Tanto las cifras macroeconómicas como el testimonio cotidiano de los venezolanos de toda condición social hablan de tal escasez de alimentos y medicinas, de tan generalizado colapso de la asistencia médica pública y privada, que clamar por la declaratoria a corto plazo de una emergencia humanitaria generalizada no es exagerado. Justamente eso han hecho recientemente, en un documento muy serio y circunstanciado, más de 60 ONG venezolanas, sin que el Gobierno se haya dignado siquiera a acusar recibo.
La disfuncionalidad de lo que alguna vez pudo llamarse Estado, hoy ya derrotado por todas las formas imaginables de crimen organizado, ha convertido el país en un infierno donde, anualmente, decenas de miles de homicidios a manos del hampa común quedan tan impunes como las masivas ejecuciones extrajudiciales con que los corruptos cuerpos policiales responden a la acción de las bandas criminales, muchas de ellas armadas y protegidas por el cartel narcomilitar del que el mismísimo Nicolás Maduro y el clan encabezado por su esposa, Cilia Flores, son competidores comerciales.
La guerra por el control territorial del mercado, tan caro al narcotráfico y a la industria del secuestro, y en la que el dantesco sistema carcelario venezolano juega un papel decisivo, se libra hoy en Venezuela en prolongadas batallas campales, en plena vía pública y a pleno sol, que mantienen en permanente zozobra a la ciudadanía.

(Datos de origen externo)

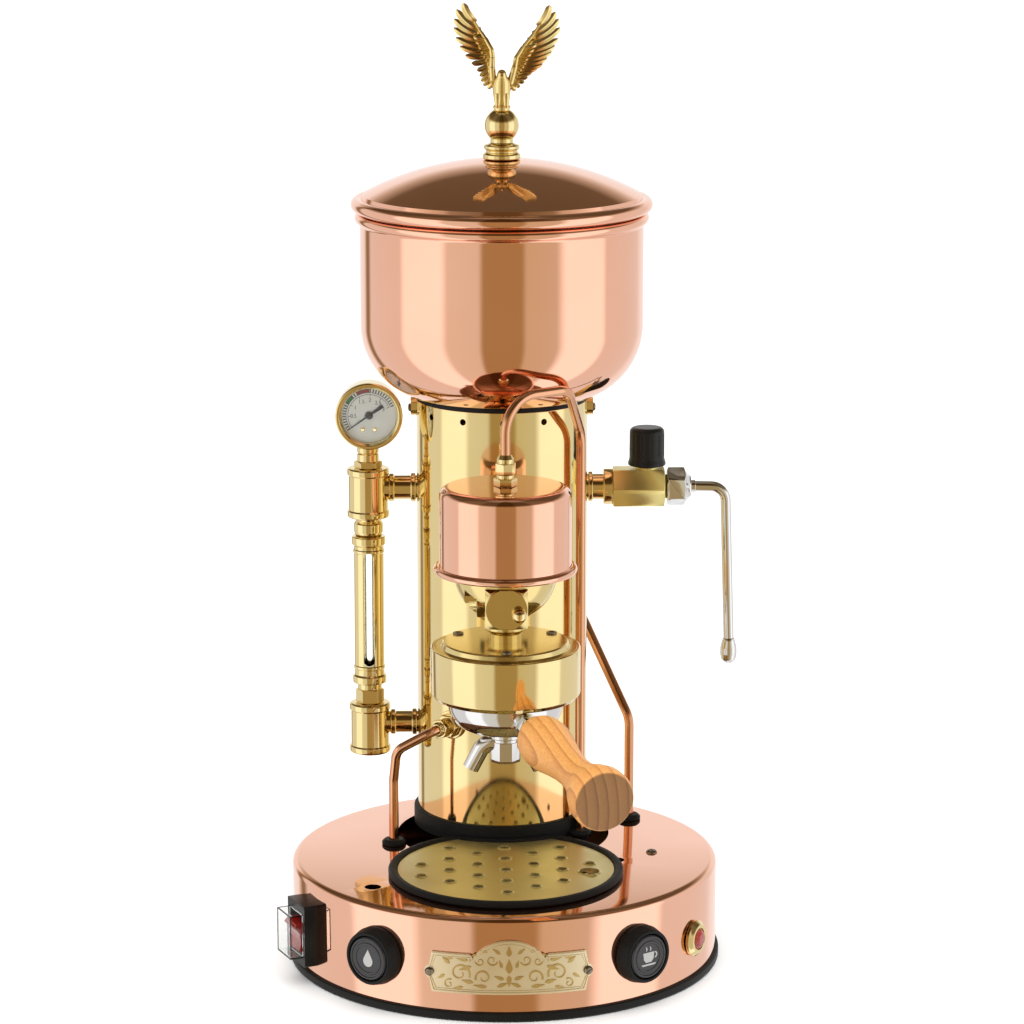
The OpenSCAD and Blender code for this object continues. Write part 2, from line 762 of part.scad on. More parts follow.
module drip_grille() {
    pitch_x = 17;
    pitch_y = 22;
    color("#cdb94f")
        difference() {
            translate([0, 0, grille_top - 1.6]) linear_extrude(1.6) tray_outline(grille_r);
            for (i = [-3:3])
                for (j = [-3:3]) {
                    x = i * pitch_x;
                    y = j * pitch_y + (abs(i) % 2) * pitch_y / 2 - 4;
                    if (norm([x, y]) < grille_r - 9 && y < 48)
                        translate([x, y - tray_y, grille_top - 5]) cylinder(r = 2.8, h = 10);
                }
            translate([50, -tray_y - 9, grille_top - 5]) cylinder(r = 6, h = 10);
        }
}

// Brass plate curved to the drum: a bar with a half-round crest
module name_plate() {
    color("#d9c55a")
        intersection() {
            difference() {
                cylinder(r = base_r + 2, h = base_h);
                translate([0, 0, -cut]) cylinder(r = base_r, h = base_h + 2 * cut);
            }
            translate([0, -60, 0]) rotate([90, 0, 0]) linear_extrude(90) union() {
                translate([-46, 17]) square([92, 24.5]);
                for (s = [-1, 1]) translate([46 * s, 29.2]) circle(r = 4.5);
                intersection() {
                    translate([0, 24]) circle(r = 26.2);
                    translate([-23, 40]) square([46, 12]);
                }
            }
        }
}

// Small round-headed screws: two in the name plate, one in the base, three in the group plate,
// two in the bowl's straps and four in the base plate
module small_screws() {
    color("#8f8a80") {
        for (s = [-1, 1])
            rotate([0, 0, s * plate_screw_turn]) translate([0, -base_r - 2, 29.2])
                rotate([90, 0, 0]) cylinder(r = screw_r, h = 1.4);
        translate([90.4, -3, base_h]) cylinder(r = 3.4, h = 1.6);
        for (a = [30, 150, 270])
            at_group() rotate([0, 0, a]) translate([32.5, 0, 206]) {
                cylinder(r = 3.2, h = 2.2);
                translate([0, 0, -9]) cylinder(r = 1.55, h = 10);
            }
        for (s = [-1, 1])
            translate([s * (col_r + 3.6), col_y, 328]) rotate([0, s * 90, 0]) cylinder(r = screw_r, h = 1.4);
        for (a = [45:90:315])
            rotate([0, 0, a]) translate([110, 0, 0]) {
                translate([0, 0, 1.2]) cylinder(r = 4, h = 1.8);
                translate([0, 0, 2.5]) cylinder(r = 2.15, h = 5);
            }
    }
}

module switch_housing() {
    color("#171717")
        difference() {
            on_drum(-switch_turn, switch_z, base_r - 20) union() {
                translate([-13.5, -19, 17]) cube([27, 38, 11]);
                translate([-11, -14, 0]) cube([22, 28, 20]);
            }
            intersection() {
                cylinder(r = base_r, h = base_h);
                on_drum(-switch_turn, switch_z, base_r - 20) difference() {
                    translate([-20, -25, -2]) cube([40, 50, 25]);
                    translate([-11, -14, -3]) cube([22, 28, 30]);
                }
            }
            on_drum(-switch_turn, switch_z, base_r - 14) translate([-8.2, -11.2, 0]) cube([16.4, 22.4, 40]);
            on_drum(-switch_turn, switch_z, base_r - 4)
                rotate([0, 90, 0]) cylinder(r = 1.6, h = 18.4, center = true);
        }
}

// Two-position rocker that tilts about a pin across its middle
module power_rocker() {
    color("#c43a24")
        on_drum(-switch_turn, switch_z, base_r - 4) {
            rotate([0, 90, 0]) cylinder(r = 1.5, h = 18, center = true);
            rotate([9, 0, 0]) translate([-7.8, -9, -3]) cube([15.6, 18, 18]);
        }
}

// Clear splash cover over the rocker
module rocker_cover() {
    color("#e8eef0", 0.35)
        on_drum(-switch_turn, switch_z, base_r + 8) difference() {
            translate([-10.5, -13.5, 0]) cube([21, 27, 8]);
            translate([-9.6, -12.6, -cut]) cube([19.2, 25.2, 8]);
        }
}

// Black collars of the two push buttons, let into the drum's side
module button_bezels() {
    color("#171717")
        for (s = [-1, 1]) difference() {
            on_drum(s * button_turn, button_z, base_r - 18) rotate_extrude()
                polygon([[9, 0], [12.1, 0], [12.1, 16], [17.7, 16], [17.7, 20], [15.8, 27.2],
                         [13.6, 27.2], [13.6, 19.4], [9, 19.4]]);
            intersection() {
                cylinder(r = base_r, h = base_h);
                on_drum(s * button_turn, button_z, base_r - 19) ring(30, 11.9, 30);
            }
        }
}

module push_cap() {
    translate([0, 0, 21.6]) cylinder(r = 13.2, h = 6);
    translate([0, 0, 3]) cylinder(r = 8.8, h = 19);
}

module brew_button() {
    color("#2b2b2d") on_drum(button_turn, button_z, base_r - 18) push_cap();
}

module water_button() {
    color("#2b2b2d") on_drum(-button_turn, button_z, base_r - 18) push_cap();
}

module pilot_bezel() {
    color("#d9b64e")
        on_drum(pilot_turn, pilot_z, base_r - 14) difference() {
            union() {
                cylinder(r = 6.1, h = 15);
                translate([0, 0, 14.2]) cylinder(r = 11, h = 2);
                translate([0, 0, 16.2]) cylinder(r1 = 10.4, r2 = 8.4, h = 2.4);
            }
            translate([0, 0, 4]) cylinder(r = 5.2, h = 20);
            translate([0, 0, 17]) cylinder(r = 6.6, h = 20);
        }
}

module pilot_lens() {
    color("#c81e10")
        on_drum(pilot_turn, pilot_z, base_r - 14) {
            translate([0, 0, 5]) cylinder(r = 5.1, h = 12);
            translate([0, 0, 17]) cylinder(r1 = 6.4, r2 = 3.6, h = 3.4);
        }
}

// Vibration pump, lying in the base behind the tray
module pump() {
    color("#777b80")
        translate([-62, 76, 24]) rotate([0, 90, 25]) {
            cylinder(r = 15, h = 44);
            translate([0, 0, -14]) cylinder(r = 7, h = 15);
            translate([0, 0, 43]) cylinder(r = 9, h = 14);
        }
}

// Valve that sends hot water to the group or lets the pressure out
module solenoid_valve() {
    color("#77a0a8")
        translate([70, 52, 6]) {
            cylinder(r = 13, h = 30);
            translate([-9, -9, 30]) cube([18, 18, 12]);
        }
}

// Gland in the back of the base that the supply cord comes through
module cord_gland() {
    color("#171717")
        on_drum(180, gland_z, base_r - 12) difference() {
            union() {
                cylinder(r = 7.1, h = 13);
                translate([0, 0, 12.2]) cylinder(r = 10, h = 2);
                translate([0, 0, 14]) cylinder(r1 = 8, r2 = 6, h = 7);
            }
            translate([0, 0, -cut]) cylinder(r = 3.6, h = 40);
        }
}

base_shell();
base_plate();
base_trim_ring();
pipe_grommets();
column_casing();
column_foot_ring();
column_gasket();
boiler();
heating_element();
water_bowl();
bowl_lugs();
lid();
finial_stem();
finial_bird();
gauge_tees();
sight_guard();
sight_glass();
gauge_nuts();
gauge_case();
gauge_dial();
gauge_glass();
gauge_needle();
steam_pipe();
steam_valve_body();
steam_stem();
steam_knob();
steam_nut();
steam_wand();
steam_tip();
group_body();
group_plug();
group_cover();
group_top_plate();
group_band();
group_gasket();
shower_screen();
portafilter();
filter_basket();
coffee_spout();
wood_handle();
group_pipe();
drain_pipe();
fill_pipe();
pipe_fittings();
drip_tray();
tray_ring();
drip_grille();
name_plate();
small_screws();
switch_housing();
power_rocker();
rocker_cover();
button_bezels();
brew_button();
water_button();
pilot_bezel();
pilot_lens();
pump();
solenoid_valve();
cord_gland();
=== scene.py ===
import math

import bmesh
import bpy
from mathutils import Matrix, Vector
from mathutils.geometry import delaunay_2d_cdt


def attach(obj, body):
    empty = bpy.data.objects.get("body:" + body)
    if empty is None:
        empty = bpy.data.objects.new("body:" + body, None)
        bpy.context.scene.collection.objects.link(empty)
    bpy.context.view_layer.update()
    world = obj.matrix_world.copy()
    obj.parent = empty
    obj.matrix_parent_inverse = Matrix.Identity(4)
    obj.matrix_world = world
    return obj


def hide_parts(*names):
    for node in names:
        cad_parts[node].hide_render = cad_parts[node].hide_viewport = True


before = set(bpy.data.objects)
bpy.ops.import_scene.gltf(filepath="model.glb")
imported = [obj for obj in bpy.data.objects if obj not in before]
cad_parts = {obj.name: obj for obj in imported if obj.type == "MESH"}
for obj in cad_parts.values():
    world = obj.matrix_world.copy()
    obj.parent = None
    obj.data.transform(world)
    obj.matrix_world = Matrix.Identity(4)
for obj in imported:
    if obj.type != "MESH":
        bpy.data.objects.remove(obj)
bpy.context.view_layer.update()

# Places along Y, in millimetres: the column stands behind the middle and the group in front of it.
column_y = 70.5
group_y = -34


# ---------------------------------------------------------------- studio
# A long lens a little above the machine and a pale floor. The metal mirrors a room that is not
# seen itself: two tall softboxes stand left and right of the front, with warm dim wall between
# them and a dark ceiling above. Everything else is lit by plain white all round and two suns.
camera = bpy.data.objects.new("camera", bpy.data.cameras.new("camera"))
bpy.context.scene.collection.objects.link(camera)
camera.location = (-0.0456, -2.2148, 0.7603)
camera.rotation_euler = (math.radians(90 - 12.31), 0, math.radians(-1.3))
camera.data.sensor_width = 36
camera.data.lens = 132.19
camera.data.clip_end = 50
bpy.context.scene.camera = camera
bpy.context.scene.view_settings.view_transform = "Standard"


def surface(name, sockets):
    """A new material, its plain values set on the shader's own sockets."""
    made = bpy.data.materials.new(name)
    made.use_nodes = True
    tree = made.node_tree
    skin = tree.nodes["Principled BSDF"]
    for socket, value in sockets.items():
        skin.inputs[socket].default_value = value
    return made, tree, skin.inputs


def coloured(tree, value, stops, socket=None):
    """Turns a value into colour through (position, colour) stops."""
    ramp = tree.nodes.new("ShaderNodeValToRGB")
    marks = ramp.color_ramp.elements
    marks[0].position = stops[0][0]
    marks[1].position = stops[-1][0]
    marks[0].color = (*stops[0][1], 1)
    marks[1].color = (*stops[-1][1], 1)
    for at, tint in stops[1:-1]:
        marks.new(at).color = (*tint, 1)
    tree.links.new(value, ramp.inputs[0])
    if socket:
        tree.links.new(ramp.outputs[0], socket)
    return ramp.outputs[0]


def ranged(tree, value, low, high, socket=None, start=0, end=1):
    """Turns a value that runs from start to end into one from low to high."""
    span = tree.nodes.new("ShaderNodeMapRange")
    span.inputs["From Min"].default_value = start
    span.inputs["From Max"].default_value = end
    span.inputs["To Min"].default_value = low
    span.inputs["To Max"].default_value = high
    tree.links.new(value, span.inputs["Value"])
    if socket:
        tree.links.new(span.outputs[0], socket)
    return span.outputs[0]


room = bpy.data.worlds.new("room")
bpy.context.scene.world = room
room.use_nodes = True
air = room.node_tree
air.nodes.clear()
split = air.nodes.new("ShaderNodeSeparateXYZ")
air.links.new(air.nodes.new("ShaderNodeTexCoord").outputs["Generated"], split.inputs[0])
flip = air.nodes.new("ShaderNodeMath")
flip.operation = "MULTIPLY"
flip.inputs[1].default_value = -1
air.links.new(split.outputs["Y"], flip.inputs[0])
turn = air.nodes.new("ShaderNodeMath")
turn.operation = "ARCTAN2"
air.links.new(split.outputs["X"], turn.inputs[0])
air.links.new(flip.outputs[0], turn.inputs[1])
compass = ranged(air, turn.outputs[0], 0, 1, start=-math.pi, end=math.pi)
bands = [(-180, (1, 1, 1)), (-150, (.98, .97, .96)), (-143, (.30, .22, .12)), (-139, (.30, .22, .12)),
         (-134, (.84, .83, .82)), (-92, (.84, .82, .80)), (-87, (1.28, 1.27, 1.26)),
         (-52, (1.28, 1.27, 1.26)), (-46, (.82, .79, .70)), (-20, (.78, .74, .64)), (-16, (.42, .30, .14)),
         (15, (.42, .30, .14)), (19, (.66, .58, .40)), (44, (.68, .62, .50)), (52, (1.26, 1.25, 1.25)),
         (88, (1.28, 1.27, 1.26)), (93, (.84, .82, .80)), (140, (.84, .83, .82)), (150, (.98, .97, .96)),
         (180, (1, 1, 1))]
walls = coloured(air, compass, [((angle + 180) / 360, tint) for angle, tint in bands])
levels = [(0, (1, 1, 1)), (.64, (1, 1, 1)), (.70, (.55, .48, .38)), (.76, (.16, .12, .07)),
          (.97, (.13, .10, .06)), (1, (.4, .34, .26))]
ceiling = coloured(air, ranged(air, split.outputs["Z"], 0, 1, start=-1), levels)
both = air.nodes.new("ShaderNodeMix")
both.data_type = "RGBA"
both.blend_type = "MULTIPLY"
both.inputs[0].default_value = 1
air.links.new(walls, both.inputs[6])
air.links.new(ceiling, both.inputs[7])
lit = air.nodes.new("ShaderNodeBackground")
air.links.new(both.outputs[2], lit.inputs["Color"])
plain = air.nodes.new("ShaderNodeBackground")
plain.inputs["Color"].default_value = (1, 1, 1, 1)
choose = air.nodes.new("ShaderNodeMixShader")
air.links.new(air.nodes.new("ShaderNodeLightPath").outputs["Is Glossy Ray"], choose.inputs[0])
air.links.new(plain.outputs[0], choose.inputs[1])
air.links.new(lit.outputs[0], choose.inputs[2])
air.links.new(choose.outputs[0], air.nodes.new("ShaderNodeOutputWorld").inputs["Surface"])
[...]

La anómica violencia resultante ha impuesto al conjunto de la sociedad venezolana un verdadero toque de queda, agravado por apagones cada vez más frecuentes, tanto en las zonas rurales como en las grandes ciudades. Los saqueos y el linchamiento de ilegales revendedores de productos de primera necesidad, muchos de ellos activistas del PSUV, por parte de exasperados ciudadanos, hartos de hacer prolongadas e infructuosas colas, ya son cosa de todos los días.
Ante tal panorama, el inmovilismo del presidente venezolano y la panda de vociferantes ineptos que integran su Gabinete ha logrado, en los últimos tiempos, ensanchar más y más el consenso nacional en torno a que bastaría tan solo la renuncia de Maduro para despejar suficientemente la atmósfera y hacer circular, entre chavistas y opositores, ideas ortodoxas y viables en materia económica.

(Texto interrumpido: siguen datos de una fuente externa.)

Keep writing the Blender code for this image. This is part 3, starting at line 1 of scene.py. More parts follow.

Característicamente, en la ofuscada Venezuela de hoy, el creciente consenso de que hablo —“Maduro haría mejor en irse”— no termina aún de desembocar en diálogo y acuerdo político entre los vastos sectores moderados de ambos bandos adversos. Al contrario, de modo puerilmente maquinal, ministros y diputados, todos voceros del desgobierno, no hacen sino instigar más violencia política al repetir las ya inútiles denuncias de una conspiración de opositores “oligarcas” y “apátridas” apoyados desde el exterior por el mismo imperialismo yanqui que hoy se entiende con la Cuba de los Castro. Mientras tanto, las facciones militares que hasta hace poco daban sustento al Gobierno se han replegado sobre sí mismas a la espera de alguna milagrosa mejoría del cuadro económico que providencialmente vivifique la agónica presidencia de Maduro. Ello les permitiría, al menos, prolongar, así fuese solo por poco tiempo, el incesante saqueo de los cada día más menguados fondos públicos.

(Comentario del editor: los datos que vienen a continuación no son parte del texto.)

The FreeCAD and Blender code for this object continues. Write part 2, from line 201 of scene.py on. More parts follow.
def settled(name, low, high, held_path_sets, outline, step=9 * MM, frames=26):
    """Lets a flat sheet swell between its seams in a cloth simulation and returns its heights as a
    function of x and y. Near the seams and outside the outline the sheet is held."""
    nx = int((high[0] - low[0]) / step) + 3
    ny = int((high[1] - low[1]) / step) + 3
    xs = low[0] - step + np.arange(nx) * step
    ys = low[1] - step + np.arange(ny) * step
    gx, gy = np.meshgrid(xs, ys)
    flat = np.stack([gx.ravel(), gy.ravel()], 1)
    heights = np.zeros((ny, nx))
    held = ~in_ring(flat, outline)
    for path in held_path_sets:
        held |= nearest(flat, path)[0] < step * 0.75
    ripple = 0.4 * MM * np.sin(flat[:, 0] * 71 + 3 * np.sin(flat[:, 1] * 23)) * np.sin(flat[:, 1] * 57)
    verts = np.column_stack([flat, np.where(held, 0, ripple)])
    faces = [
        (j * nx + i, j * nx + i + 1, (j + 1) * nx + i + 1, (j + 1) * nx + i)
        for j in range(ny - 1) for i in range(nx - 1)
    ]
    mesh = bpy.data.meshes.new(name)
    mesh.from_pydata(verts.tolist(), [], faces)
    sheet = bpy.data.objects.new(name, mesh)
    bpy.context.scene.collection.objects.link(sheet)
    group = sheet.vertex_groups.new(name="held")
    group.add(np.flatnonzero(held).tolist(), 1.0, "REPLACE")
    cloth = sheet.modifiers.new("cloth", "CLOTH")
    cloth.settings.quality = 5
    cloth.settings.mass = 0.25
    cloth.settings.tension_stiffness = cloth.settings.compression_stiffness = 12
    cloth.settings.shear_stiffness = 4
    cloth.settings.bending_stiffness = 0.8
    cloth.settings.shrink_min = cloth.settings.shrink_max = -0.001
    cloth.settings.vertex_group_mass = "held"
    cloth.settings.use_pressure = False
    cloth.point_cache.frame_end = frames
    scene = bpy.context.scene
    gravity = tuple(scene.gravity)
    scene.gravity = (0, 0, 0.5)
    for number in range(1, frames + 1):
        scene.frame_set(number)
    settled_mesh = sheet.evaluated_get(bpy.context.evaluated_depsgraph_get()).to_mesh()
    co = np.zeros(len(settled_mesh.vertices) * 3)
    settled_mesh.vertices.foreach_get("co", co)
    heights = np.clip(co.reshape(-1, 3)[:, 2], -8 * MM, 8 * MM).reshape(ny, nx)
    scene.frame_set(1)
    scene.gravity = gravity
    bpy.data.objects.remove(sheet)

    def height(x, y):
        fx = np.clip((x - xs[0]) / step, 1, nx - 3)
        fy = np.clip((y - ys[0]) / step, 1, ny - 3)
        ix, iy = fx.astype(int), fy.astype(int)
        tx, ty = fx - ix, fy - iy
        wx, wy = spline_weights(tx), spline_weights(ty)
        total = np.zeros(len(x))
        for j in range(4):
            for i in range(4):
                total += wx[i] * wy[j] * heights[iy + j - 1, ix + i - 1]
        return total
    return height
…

Maduro persiste enajenadamente en perorar contra el capitalismo y proponer descabellaos retornos a la caza, la pesca y la recolección precolombinas. De todo este cuadro emana la importancia del anuncio que la Mesa de Unidad Democrática ha prometido para esta semana: brindar a Venezuela un detallado mapa caminero que, en cuestión de semanas, por medios constitucionales y democráticos, conduzca al fin del desgobierno de Nicolás Maduro y del desastroso modelo económico instaurado por Hugo Chávez.